### Directive
Give the count of lines in the data that include the string "from", with no added remarks.

### Listing

● ● ● ●

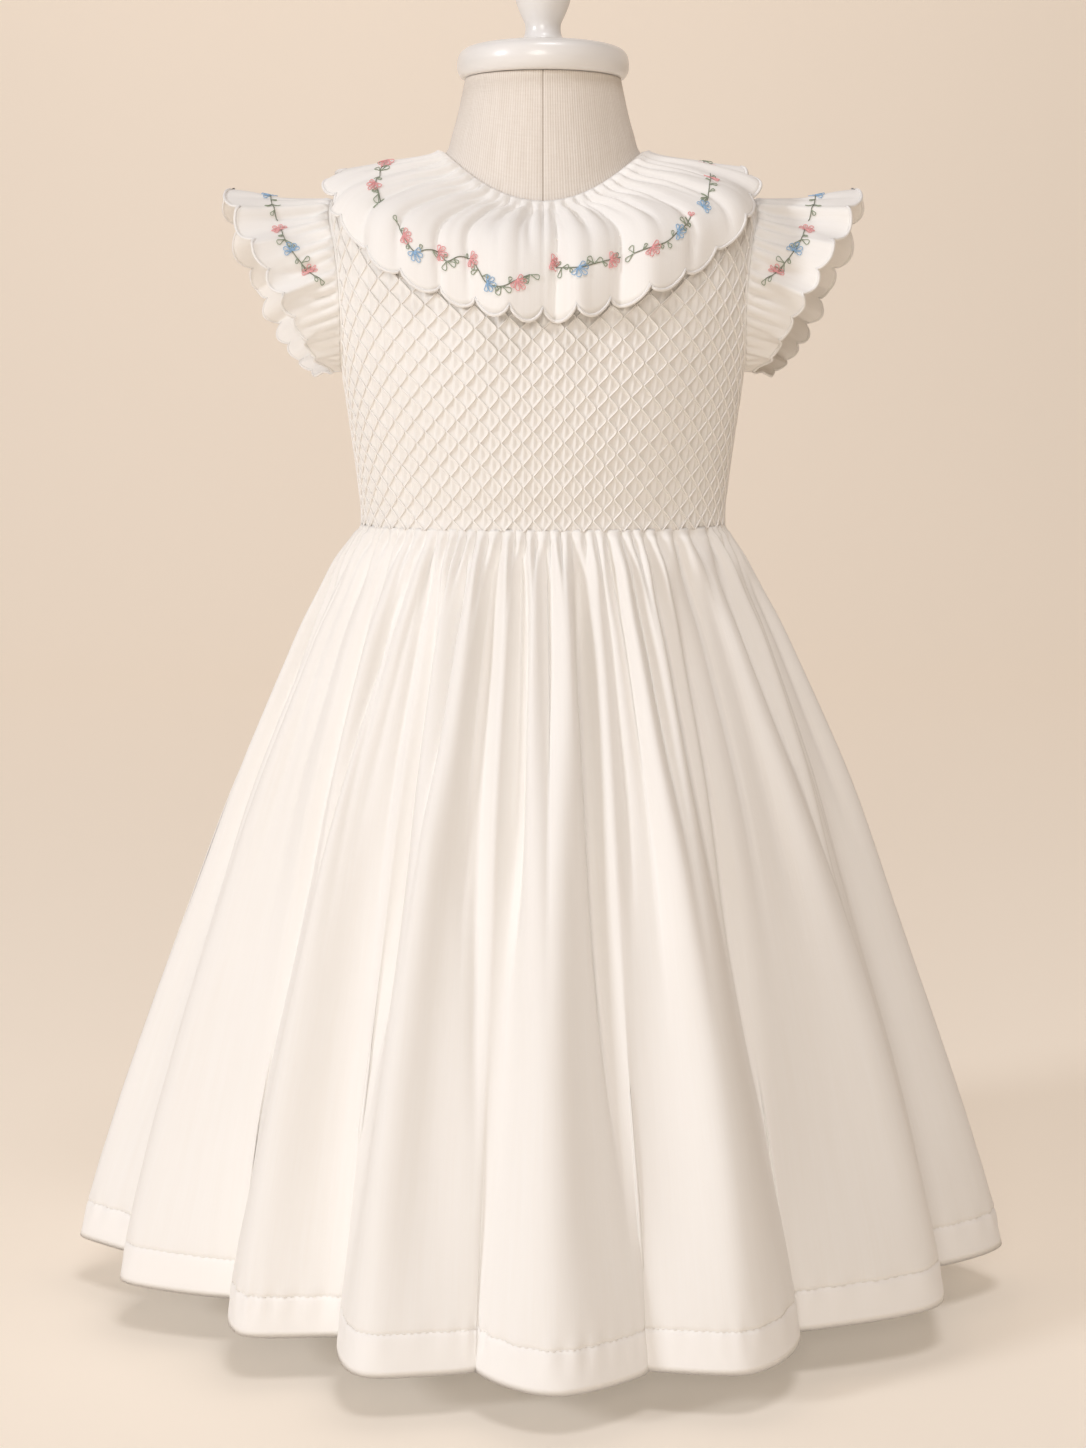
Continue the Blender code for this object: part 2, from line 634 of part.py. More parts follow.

● ● ● ●

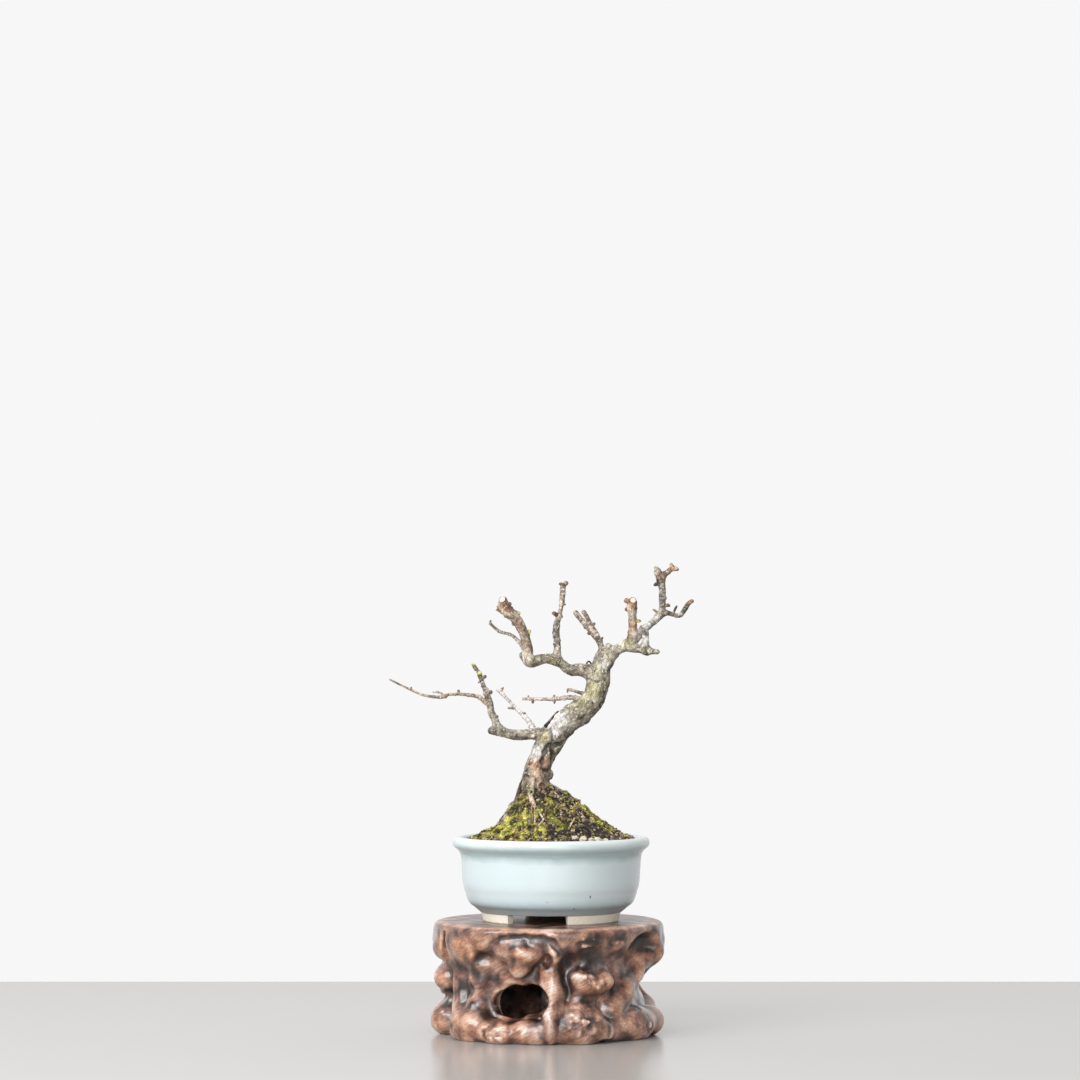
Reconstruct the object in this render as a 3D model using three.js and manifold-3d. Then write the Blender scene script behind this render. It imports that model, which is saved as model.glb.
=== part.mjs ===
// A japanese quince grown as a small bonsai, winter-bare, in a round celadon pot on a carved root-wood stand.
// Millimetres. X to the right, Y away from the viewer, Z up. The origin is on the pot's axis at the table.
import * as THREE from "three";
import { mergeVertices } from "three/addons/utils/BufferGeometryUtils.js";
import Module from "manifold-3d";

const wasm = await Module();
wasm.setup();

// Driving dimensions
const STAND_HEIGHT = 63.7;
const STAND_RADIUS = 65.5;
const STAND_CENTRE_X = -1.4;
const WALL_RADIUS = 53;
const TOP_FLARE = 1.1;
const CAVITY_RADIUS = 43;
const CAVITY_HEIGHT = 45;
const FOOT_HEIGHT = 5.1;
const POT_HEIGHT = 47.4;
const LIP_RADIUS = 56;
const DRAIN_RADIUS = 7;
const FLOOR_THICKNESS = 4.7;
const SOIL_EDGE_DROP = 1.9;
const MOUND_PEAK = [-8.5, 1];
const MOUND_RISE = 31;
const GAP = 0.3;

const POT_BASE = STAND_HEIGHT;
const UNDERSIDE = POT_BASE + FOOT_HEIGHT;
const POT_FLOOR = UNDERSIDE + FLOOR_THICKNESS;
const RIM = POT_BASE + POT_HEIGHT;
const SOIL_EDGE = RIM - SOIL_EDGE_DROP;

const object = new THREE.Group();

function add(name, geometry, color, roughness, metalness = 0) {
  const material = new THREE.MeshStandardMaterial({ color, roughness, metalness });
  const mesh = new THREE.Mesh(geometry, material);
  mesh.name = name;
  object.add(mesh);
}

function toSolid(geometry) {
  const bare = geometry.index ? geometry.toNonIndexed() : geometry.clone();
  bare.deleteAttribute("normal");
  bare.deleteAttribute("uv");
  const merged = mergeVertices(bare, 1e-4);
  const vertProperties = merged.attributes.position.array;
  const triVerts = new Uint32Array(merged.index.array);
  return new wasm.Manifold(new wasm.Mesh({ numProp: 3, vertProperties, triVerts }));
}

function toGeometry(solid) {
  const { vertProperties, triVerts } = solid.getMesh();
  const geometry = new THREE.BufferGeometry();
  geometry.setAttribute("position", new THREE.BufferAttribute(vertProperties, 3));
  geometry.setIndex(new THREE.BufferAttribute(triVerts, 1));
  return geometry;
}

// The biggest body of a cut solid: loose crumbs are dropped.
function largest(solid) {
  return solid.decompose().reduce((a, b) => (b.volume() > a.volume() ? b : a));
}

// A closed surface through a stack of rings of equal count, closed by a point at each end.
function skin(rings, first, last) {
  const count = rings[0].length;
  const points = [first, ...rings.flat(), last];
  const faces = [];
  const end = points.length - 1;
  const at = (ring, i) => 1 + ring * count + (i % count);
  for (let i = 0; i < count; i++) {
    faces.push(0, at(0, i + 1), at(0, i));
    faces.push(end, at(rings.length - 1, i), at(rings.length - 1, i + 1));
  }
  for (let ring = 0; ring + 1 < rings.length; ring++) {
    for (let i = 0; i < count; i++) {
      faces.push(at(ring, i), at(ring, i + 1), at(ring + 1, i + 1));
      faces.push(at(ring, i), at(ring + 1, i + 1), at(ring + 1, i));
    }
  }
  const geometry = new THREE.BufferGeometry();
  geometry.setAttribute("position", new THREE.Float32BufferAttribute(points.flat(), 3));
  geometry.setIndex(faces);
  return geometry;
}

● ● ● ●

### Answer
5